Commodore electric, S/N CU4423
Electric, 8/9 columns
Dimensions: 190W x 225D x 150H
Manufactured: "Willy Feiler Berlin 10 Typ 9/9"
An electrically-operated 10-key machine with a "Commodore" brand.
The mechanism is basically the same as in the manual models, with the operating handle replaced by an "Add" button on the keyboard and a small capacitor-run motor in the empty space under the raised baseplate. The "X" (Multiply) key has been reduced to a small lever, and there is only a single zero key. The case has been shortened by 75mmm, with the paper roll mounted externally.

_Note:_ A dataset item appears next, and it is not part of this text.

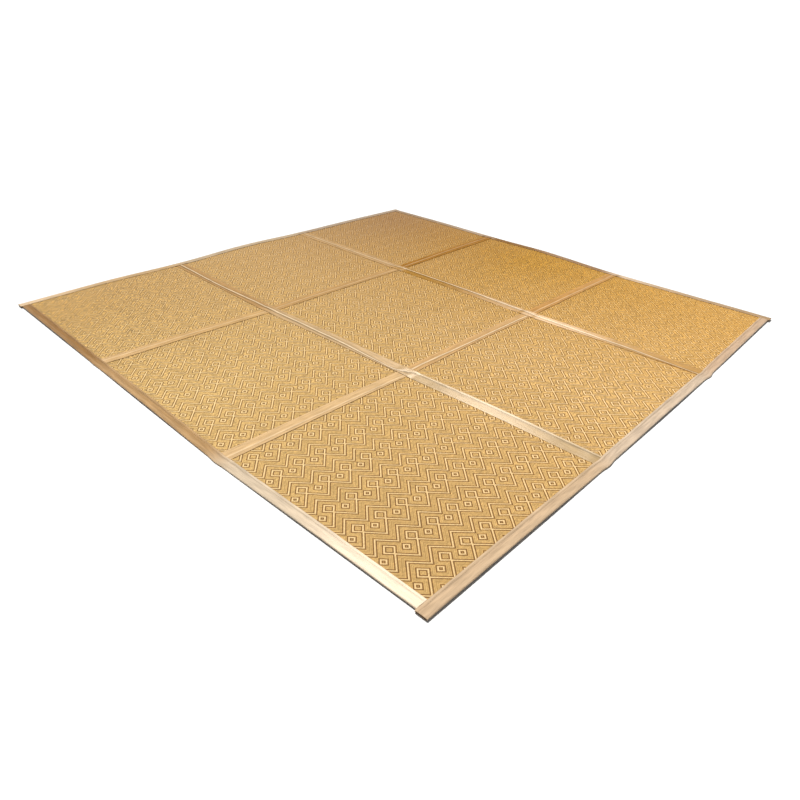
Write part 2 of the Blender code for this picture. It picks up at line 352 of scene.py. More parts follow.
def streaks(material, uv, width, length, detail=2.0):
    # noise drawn out along the chart's u, one strand wide
    mapping = addNode(material, "ShaderNodeMapping", {"Scale": (1 / length, 1 / width, 1.0)}, {"Vector": uv})
    return addNode(material, "ShaderNodeTexNoise",
                   {"Scale": 1.0, "Detail": detail, "Roughness": 0.6},
                   {"Vector": mapping.outputs[0]}).outputs["Fac"]


def tinted(material, color):
    # multiplies a colour by the piece's own tint, which on the panels is partly painted shade
    tint = addNode(material, "ShaderNodeAttribute", {"attribute_name": "tone"}).outputs["Color"]
    return addNode(material, "ShaderNodeVectorMath", {"operation": "MULTIPLY"},
                   {0: color, 1: tint}).outputs[0]


def makeRattan():
    material = newMaterial("wovenRattan")
    uv = addNode(material, "ShaderNodeUVMap", {"uv_map": "chart"}).outputs[0]
    distance = figureDistance(material, uv)
    share = calculate(material, "MULTIPLY", distance, 1 / (rattan["bandReach"] * mm))
    bands = addNode(material, "ShaderNodeValToRGB", {}, {0: share})
    setRamp(bands, [(at / rattan["bandReach"], code) for at, code in rattan["bands"]])
    streak = streaks(material, uv, rattan["streakWidth"], rattan["streakLength"])
    coordinates = addNode(material, "ShaderNodeTexCoord").outputs["Object"]
    tone = calculate(material, "MULTIPLY_ADD", streak, 0.50, 0.75)
    uneven = addNode(material, "ShaderNodeAttribute", {"attribute_name": "tone"}).outputs["Alpha"]
    for size in rattan["clouds"]:
        cloud = addNode(material, "ShaderNodeTexNoise", {"Scale": 1 / size, "Detail": 1.0},
                        {"Vector": coordinates})
        swing = calculate(material, "SUBTRACT", cloud.outputs["Fac"], 0.5)
        tone = calculate(material, "MULTIPLY", tone, calculate(
            material, "MULTIPLY_ADD", swing, uneven, 1.0))
    color = addNode(material, "ShaderNodeVectorMath", {"operation": "SCALE"},
                    {0: bands.outputs[0], "Scale": tone})
    shader = addNode(material, "ShaderNodeBsdfPrincipled",
                     {"Roughness": rattan["roughness"], "IOR": 1.5,
                      "Specular Tint": hexColor(rattan["gloss"])},
                     {"Base Color": tinted(material, color.outputs[0])})
    return finishMaterial(material, shader)


def makeStraw():
    # Pale floats of the same strands, pressed flat and a little glossy
    material = newMaterial("paleRattanFloat")
    uv = addNode(material, "ShaderNodeUVMap", {"uv_map": "chart"}).outputs[0]
    streak = streaks(material, uv, rattan["streakWidth"], rattan["streakLength"] / 4)
    ramp = addNode(material, "ShaderNodeValToRGB", {}, {0: streak})
    setRamp(ramp, [(0.25, "#E4B97B"), (0.55, "#FFD79C"), (0.8, "#FFE6B8")])
    shader = addNode(material, "ShaderNodeBsdfPrincipled",
                     {"Roughness": 0.55, "IOR": 1.5, "Specular Tint": hexColor(rattan["gloss"])},
                     {"Base Color": tinted(material, ramp.outputs[0])})
    return finishMaterial(material, shader)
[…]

The mechanism is mounted in a deep pressed-metal base with a moulded plastic cover. The machine is labelled "Willy Feiler Berlin 10 Typ 9/9" on the rear of the base. It is not known whether Willy Feiler manufactured the mechanisms, or the cases, or just assembled them for Commodore, or Litton, or others.
Royal compact, S/N DC8094
Manual, 8/9 columns
Dimensions: 190W x 225D x 95H
A compact 10-key manual machine with a Litton "Royal" brand.
The internal mechanism of this calculator is identical to that of the manual models above, while the plastic cover is identical (apart from the cut-outs) to that of the Commodore electric model. The mechanism is mounted flat instead of sloping in a shallow metal base, reducing the height by 35mm and giving a much more compact appearance.
NCR electric, S/N CR8494
Electric, 11 columns
Dimensions: 195W x 255D x 100H
This "NCR" machine uses the same basic mechanism, but with 11 digits instead of 9. Some of the ancilliaries have been re-arranged to fit the machine into the smallest possible casing.
The mechanism is mounted flat instead of sloping, as in the Royal manual model above. Both ribbon spools are mounted on the left-hand side, making room for a small induction motor beside the printer mechanism on the right. The pinbox position indicator is mounted behind a window and can no longer be used as a clearing lever, so a powered "Clear" function has been added to the "X" lever.
The end result is a compact and functional machine in a case which looks suspiciously similar to the new electronic calculators. It was clearly "the end of the line" for the mechanical office adding machine.